Iris flipped through a few different cameras, looking for a way to find out what had disturbed the captain so much. She stopped at the locker room, where Captain Jaina was now holding her thermal pistol with both hands, arms outstretched, as if ready to fire. Something disgusting came into view. A brown, congealed mass lay on the floor in the middle of the locker room. Jaina looked away and threw herself at the corner of the room. Iris’ stomach churned as she zoomed in.
Two arms jutted out of the mass of flesh. One arm was missing a hand. The rest of the body looked like it had been melted down together, with a few ribs jutting to the surface. Iris threw the datapad onto the mapping table and held on as her body involuntarily hunched over. A last-minute tap to the side of her helmet opened it up just in time for a stream of vomit to splatter out onto the floor.
She stayed like this for a while, holding onto the table as her insides twisted and cold shivers trembled up and down her spine. It felt like hours passed until she was able to stand upright again, wiping that last bit of bile off her mouth with the back of her glove.
Be brave, Iris.

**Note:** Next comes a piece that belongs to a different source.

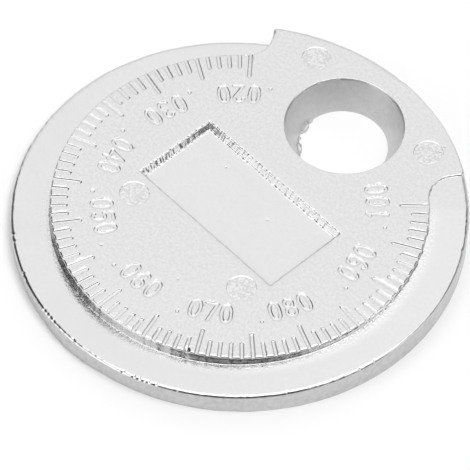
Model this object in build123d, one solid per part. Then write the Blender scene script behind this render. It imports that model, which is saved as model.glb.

Be brave, she told herself. She picked up the datapad and identified the security camera ID for the locker room. There would be an archive connected to that camera.
“We’ve come a long way.” Iris heard the echoes of Vannevar’s musing from the other day as she searched the video archives. “From tribal warfare, cannibalism, disease.. to this.”
As Iris sped through the camera footage, that hunk of mass gained the rest of its missing limbs and its shape. It gained its humanity, growing and convulsing and sprouting into a human form. Each time a piece of it returned to the body, Dr. Lewis was there, surgically Frankensteining it bit by bit. He would leave, come back with another piece, attach it, and leave again. Looking at the timestamps, this body had been here for weeks, months.
Before she could resurrect the unnamed corpse, something pushed at Iris to slow the video. Dr. Lewis was huddled over the nearly fully formed body with a blowtorch. Iris zoomed in as far as she could and let the video play.
In one hand, Dr. Lewis carefully excised tissue from his crewmember. Then, he delicately held up the tissue to the blowtorch, rotating it slowly. This went on for minutes until the doctor felt the need to cautiously look over each shoulder. Satisfied that no one was there, he placed the tissue onto the tip of his tongue and quickly closed his mouth. Dr. Lewis stood up, stepped away from the body, and closed his eyes. His body began to sway, first in the hips, then all the way up to the head and neck. There was no audio in the feed, but that probably didn’t matter. The tune Dr. Lewis was swaying to played for an audience of one.
Iris set down the datapad, closed her helmet, and went outside. She felt a tear roll down her cheek, and she instinctively caught it with her tongue. She didn’t know why; she just did it. It was something she had always done.